言語種別 日本語
発行・発表の年月 1996/08
形態種別 その他論文
標題 W.B.Yeatsと神話
執筆形態 単著
掲載誌名 『英語学・英語教育研究』
巻・号・頁 3,67-77頁
概要 A5判
W.B.Yeatsは若い頃から神話伝説に興味を示した。画家である父親の仕事の関係でイングランドからアイルランドへ移り住んだYeatsは、アイルランドの国家独立に貢献したいと願い、アイルランドの神話、民話などの古い伝統に新たな息吹を吹き込んで国民の文学的意識を目覚めさせるとともに、アイルランドが産み出してきた文学が他の欧米諸国に決して劣らない事実を世間に知らせようと試みた。最初はストーリーだけがアイルランド的でイギリス・ロマン派の伝統を受け継ぐ表面的なものに過ぎなかった。
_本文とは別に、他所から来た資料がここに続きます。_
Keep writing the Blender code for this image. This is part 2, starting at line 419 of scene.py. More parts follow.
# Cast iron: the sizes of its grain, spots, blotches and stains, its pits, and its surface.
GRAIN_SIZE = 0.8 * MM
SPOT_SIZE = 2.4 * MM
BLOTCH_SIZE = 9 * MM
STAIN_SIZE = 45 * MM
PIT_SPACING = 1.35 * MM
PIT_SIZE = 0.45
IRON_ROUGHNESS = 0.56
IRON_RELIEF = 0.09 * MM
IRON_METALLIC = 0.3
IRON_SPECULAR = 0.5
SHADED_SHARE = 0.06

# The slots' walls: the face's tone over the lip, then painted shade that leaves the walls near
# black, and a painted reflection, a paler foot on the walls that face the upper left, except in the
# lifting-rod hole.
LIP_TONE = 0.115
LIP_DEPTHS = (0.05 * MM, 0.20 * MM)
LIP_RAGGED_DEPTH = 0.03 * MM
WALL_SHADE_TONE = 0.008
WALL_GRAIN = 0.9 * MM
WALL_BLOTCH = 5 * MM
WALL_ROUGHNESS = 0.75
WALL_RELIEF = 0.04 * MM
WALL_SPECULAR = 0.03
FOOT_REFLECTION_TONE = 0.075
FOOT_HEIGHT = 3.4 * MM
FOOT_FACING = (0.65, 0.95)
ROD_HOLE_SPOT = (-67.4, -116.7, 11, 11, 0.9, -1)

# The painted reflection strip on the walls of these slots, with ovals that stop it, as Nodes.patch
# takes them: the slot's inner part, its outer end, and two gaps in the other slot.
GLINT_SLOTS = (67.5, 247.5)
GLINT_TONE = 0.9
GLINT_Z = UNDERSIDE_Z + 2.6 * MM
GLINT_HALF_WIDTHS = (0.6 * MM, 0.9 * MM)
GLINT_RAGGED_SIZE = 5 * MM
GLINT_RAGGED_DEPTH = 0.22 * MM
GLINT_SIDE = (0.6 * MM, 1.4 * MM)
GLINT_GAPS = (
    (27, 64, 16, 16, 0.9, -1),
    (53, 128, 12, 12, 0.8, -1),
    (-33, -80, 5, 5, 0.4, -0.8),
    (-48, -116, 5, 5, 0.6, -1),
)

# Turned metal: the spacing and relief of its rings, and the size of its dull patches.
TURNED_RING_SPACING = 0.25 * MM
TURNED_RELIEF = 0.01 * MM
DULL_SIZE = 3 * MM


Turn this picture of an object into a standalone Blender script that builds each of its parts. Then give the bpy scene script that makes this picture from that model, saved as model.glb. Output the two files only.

しかし、クーハラン伝説を通して次第に父子の葛藤というテーマに引かれ、ついにはギリシャ神話のオイディプス劇を上演用に翻訳し、生前わざわざ全戯曲集に収録している。オイディプスとライオスに象徴される父親像と息子像の戦いは、Yeats最晩年の戯曲Purgatoryにおいて熾烈を極める。本稿では、その父子のテーマが死と再生のドラマとして描かれるようになるまでを辿る。